I thought that cool cat teacher had such a good point about teaching kids to comment. We teach so many things, but taking the time to validate someone else's ideas or thoughts is such an important skill to teach. I have success reaching and connecting to "tough" high school kids by using this method. I have to be genuine, but really it is not hard to find something good to say about students. Another great post today on a blog I am following called Learning is Messy talks about making someone's day with a positive post. I branched out and actually commented on his sight. I was nervous and accidentally posted twice. But as I am learning, it is not the mistakes you make that matters, but that you are learning from them. The blog on edublogger's etiquitte makes the point that if you do not reply or comment you are not giving the blogger any verification that someone is out there and he is being heard. In other words lurking is only half of the experience. Don't cheat yourself and others from your ideas.

Thing 11:


I have already set up an account on Shelfari but I went ahead and looked at LibraryThing. I set up an account and added 5 books for the experience. I found a group on historical fiction which had some very interesting opinions and posts about this genre. I think that Shelfari is easier to use and has a nicer look to the book collection with the bookcase where the book covers are displayed. I am currently in a book club and I am pretty sure the other members do not know about this technology. When the semester ends, I plan on adding lots of books to my shelf and sharing with them. It will be nice to have a place to share my reviews and show what I have read. I hope to entice them all to do the same with me.

Tuesday, April 20, 2010

Thing 10:


The image maker is a lot of fun and I can see adding these into power points, on quizzes, and really anyplace a bit of humor or fun is called for. This sunny picture was created with the Happy Face Generator. I found it fairly easy to produce the image and easy to insert as a picture. I played around with Wordle but did not save it on the gallery. I made an image with paint of my Reader subscription list that I hope to figure out how to insert it in my blog. I used the directions that I found on google under "how to copy part of a webpage". I am already using Glogster with my students. This is a very creative virtual poster website that banishes last minute runs to the store for poster board for that project that your kids don't remember having until you are already in your jammies.

Thing 9:

I was able to find very interesting blogs using several of the search tools. Google search was easy enough, but edublog's award winners was very nice. Being a science teacher, I found a blog called Using Blogs in Science Education that shouted for me to subscribe. It was nice that each blog was nominated for an award so my confidence in finding interesting, pertinent posts was very high. I did find several there to add to my Reader and also tried School Library Blogs on Suprglu. I found the "pipes" idea was a bit confusing, but I added yet another blog from this site about Young Adult Library Information. My favorite way to find blogs is through a trusted blogger's blogroll. I figured that Cool Cat Teacher's Blog is used to teach this Thing and I loved the idea of a circle of the wise, so borrowing blogs from Cool Cat's blogroll was honoring her wisdom.

Thursday, April 15, 2010

Thing 8:

Rss feeds are very useful. I can now get the updated news from all my favorite sites. It really saves time by getting the update and not having to open each site individually. As a teacher and librarian I would have feeds from several sites about books, best practices, and new ideas about lessons. There is only so much time to research and this brings it to you.

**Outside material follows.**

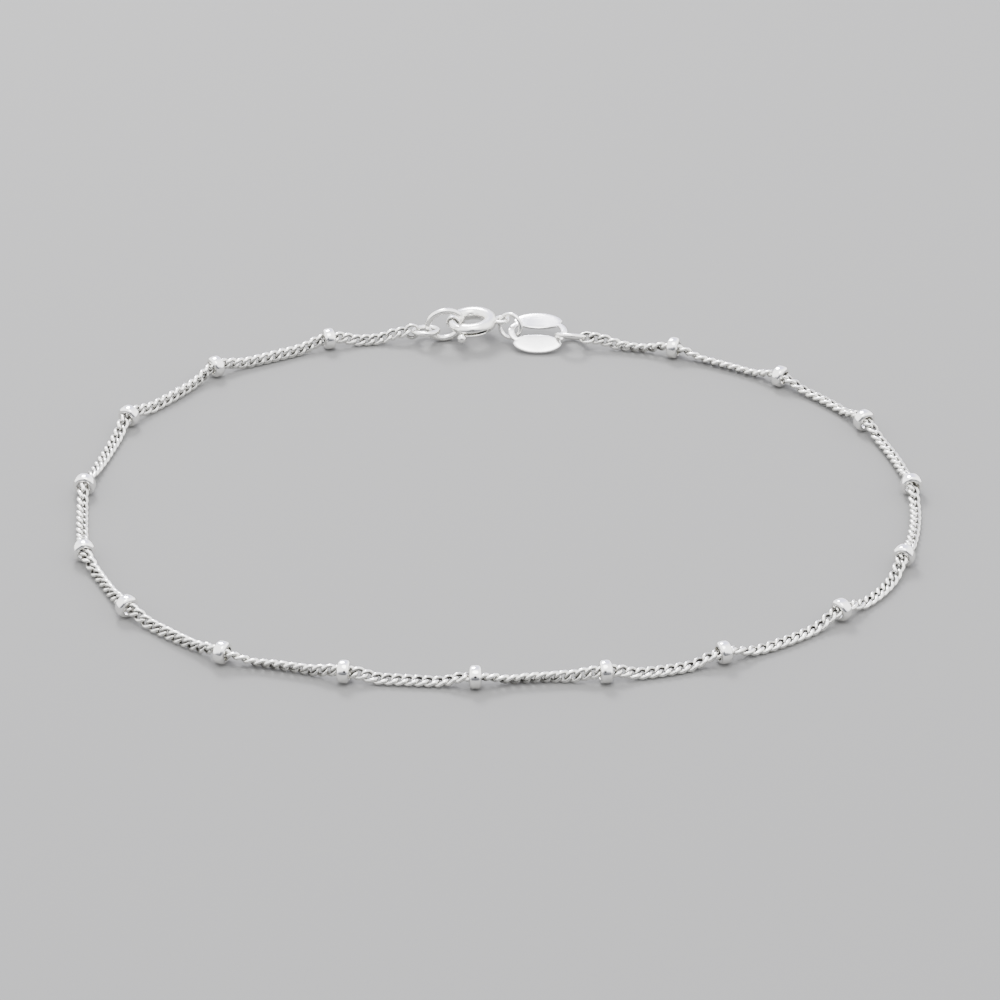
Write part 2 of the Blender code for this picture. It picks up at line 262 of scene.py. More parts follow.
def tube_round(path, radius, sides):
    """A round wire on a closed path: p(t, v) = c(t) + r (n cos v + b sin v).

    n points away from the middle, square to the path, and b is square to both.
    """
    along = np.roll(path, -1, axis=0) - np.roll(path, 1, axis=0)
    along /= np.linalg.norm(along, axis=1, keepdims=True)
    out = path - np.sum(path * along, axis=1, keepdims=True) * along
    out /= np.linalg.norm(out, axis=1, keepdims=True)
    across = np.cross(along, out)
    v = full_turn(sides)[None, :, None]
    return path[:, None] + radius * (out[:, None] * np.cos(v) + across[:, None] * np.sin(v))


def link_curve(turn):
    """The middle line of a link's wire: (l cos t, w sin t cos a, w sin t sin a).

    l and w are the link's half length and half width, and the twist a goes with cos t.
    """
    twist = math.radians(LINK_TWIST) * np.cos(turn)
    return np.stack([
        LINK_HALF_LENGTH * np.cos(turn),
        LINK_HALF_WIDTH * np.sin(turn) * np.cos(twist),
        LINK_HALF_WIDTH * np.sin(turn) * np.sin(twist),
    ], axis=1)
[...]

EDIT: Two blogs that I am following are The Weather Channel and Science News.

Wednesday, April 14, 2010

Thing 7


Google aps have certainly changed my mind forever about Google. I have always enjoyed the simplicity and accessibility of the search engine, but I had no idea of the many applications that were available. Two of my favorites are Google Calendar and Google Scholar. I have 3 very involved teens, a husband, and now my own schedule includes work and grad school. My calendar was challenging to say the least. I just started adding events and asked my 10th grade son to send me his Google Calendar to merge with mine. I have grandiose plans of having all 5 family members' commitments in one place. The best part is having it available on the web to the family. I plan on adding my wall calendar events to this new Google Calendar and having each family member create a calendar to share with mine. Right now I have made this public in order to share it for this post. After the grades are in, I will go back and make it private. This picture shows a sample of the great beginnings. The educational uses of this application might be to have a class calendar that is available to students and parents. I would also encourage students to set up a calendar among classmates to coordinate time available to work on projects or have a study group. My Destination Imagination team could certainly have benefited from a merged Google calendar to set up practice times.
Google Scholar has already helped me out with research for reliable articles for some of our discussions in this class. This would be a preference in research over students using just plain Google which responds too broadly for most students who need help in narrowing their focus.
Just an aside, I have started using Google Chrome as my web browser. I am amazed at its speed compared to Internet Explorer. I am learning more benefits of this browser every week or so, but it is not allowed by the Katy ISD web application for lesson plans.